Hubo una vez algo más que
fronterizos ojos alcanzando los argentinos campos. Detrás de ellos cabía una
historia, diez dedos, cien caminos, mil muertes; todos ellos, productos
sangrientos de una artillería que curvó sus sueños.
El italiano regresaba de la
muerte. Pero… ¿Adónde, si su patria yacía manchada de dolores, destrozada por
la guerra, por el hambre y el silencio?
¡Cuántas horas, cuántos
días, cuántos meses se escapó su corazón a espiar otros lares! A lo lejos,
parecía elevarse del polvo un coro de ángeles vitoreando su arribo, extendiendo
sus alas señaladoras de fértiles oportunidades.
Ese fue el comienzo de su
historia. Su nombre, acaso evocaba tristeza de morteros y retumbe de huidizos
pies descalzos. Quizá fue éste el artilugio nefasto que inspiró paradojalmente
a perpetuar el pasado. Mas, luego, ese nombre se transformó en la esencia de la
vida. Ya no explotaba, no destruía. Ahora machacaba heridas viscerales,
blanquecinas de trigo. Ahora desgranaba pesares, con la fuerza callosa de unas
manos esperanzadas de futuro. Ahora era una herramienta de progreso,
prometedora de cambios, creadora de melodías.
En esa Morteros nací y
crecí.
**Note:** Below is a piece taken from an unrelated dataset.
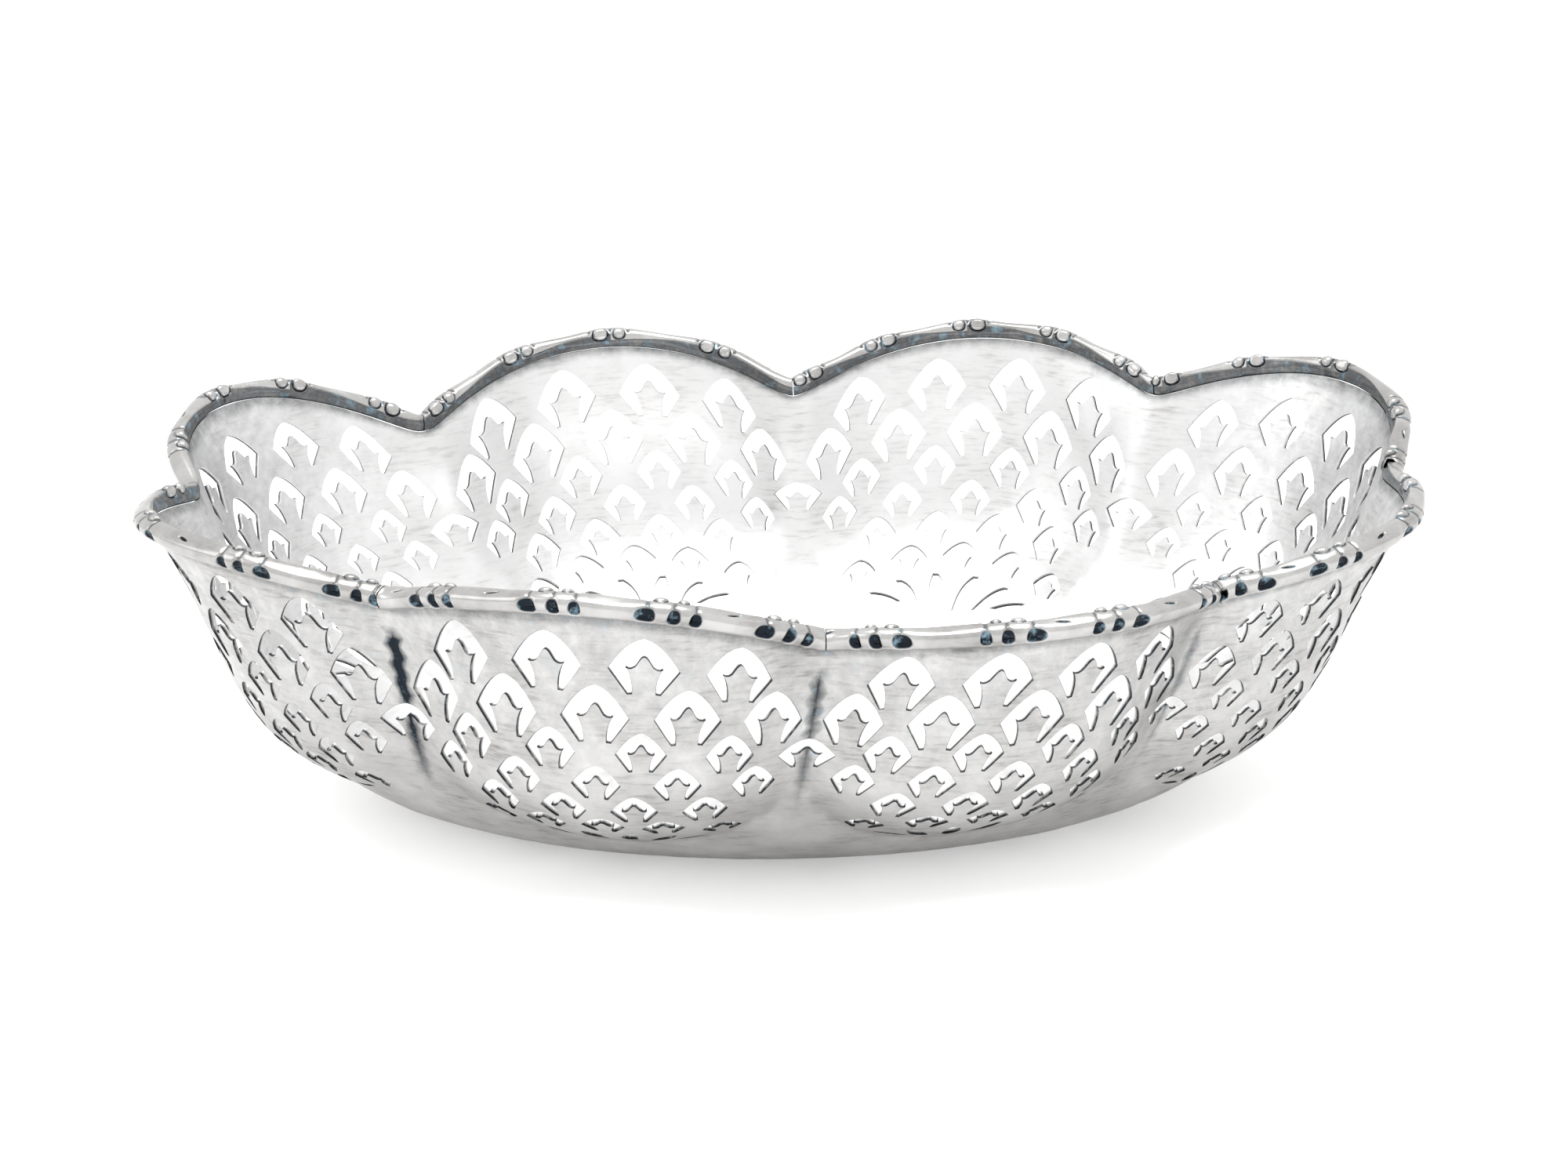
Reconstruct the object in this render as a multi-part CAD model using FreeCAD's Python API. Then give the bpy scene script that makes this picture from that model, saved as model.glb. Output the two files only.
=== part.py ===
import FreeCAD, Part
import math
import os

# Pierced oval bonbon dish: one raised sheet with eight lobes, and a cast border in eight
# sections that sits on the sheet's top edge. Millimetres and degrees, +Z up, the length along
# X, the origin under the middle of the rim at the height of the flat base.

SIZES = (
    # Ovals of the sheet, measured at the valleys between the lobes
    ("rim_oval_length", 145.3),
    ("rim_oval_width", 101.6),
    ("belly_oval_length", 133.3),
    ("belly_oval_width", 96.8),
    ("base_oval_length", 75.4),
    ("base_oval_width", 42.7),
    # Heights above the base
    ("belly_height", 27.2),
    ("flare_start_height", 14),
    ("wall_height", 34.8),
    ("end_rise", 2.9),
    ("lobe_rise", 5),
    ("rim_twist", 1.2),
    # Turn of the base against the rim, as the raised sheet came off the stake
    ("body_turn", 6.1),
    # How far the base sits towards the left of the rim's middle
    ("base_offset", 3.7),
    # Moves the rim so that the middle of the whole outline lies over the origin
    ("rim_shift_along", 0.18),
    ("rim_shift_across", 0.28),
    # Lobes, raised from the oval between the valleys
    ("side_lobe_bulge", 7.4),
    ("end_lobe_bulge", 4),
    # How much further the end lobes flare at the rim
    ("end_flare", 4),
    ("lobe_tip_height", 7.3),
    ("lobe_full_height", 18),
    ("bulge_full_height", 18.9),
    ("valley_radius", 2.2),
    ("sheet_thickness", 0.6),
    # Border section
    ("border_width", 2.6),
    ("border_height", 2.2),
    ("border_outset", 0.25),
    ("border_seat_clearance", 0.05),
    ("border_joint_gap", 0.1),
    ("rib_pitch", 2.6),
    ("rib_depth", 0.5),
    ("bead_depth", 0.4),
    ("scroll_swell", 0.55),
    ("scroll_belly", 0.3),
)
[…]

Y, aunque el tono acordobesado de mi hablar me abandonó hace tiempo, mi
sangre cuartetea al recordar sus calles, la casa de Agapito y su morera, la
carpita del “Viejo Carranza” cerca de la iglesia, la bomba de agua del vecino
que se apiadaba de todos los sedientos, las rosalindas que cubrían el chalet de
la otra esquina, las frutillas de doña Sofía y su enorme corazón, las…
Cómo olvidarte, Morteros, si
la libertad te llamó a gritos, y acudiste sin pestañar, olvidándote de tu
dicotomía terruña, y aunando esfuerzos… por progresar.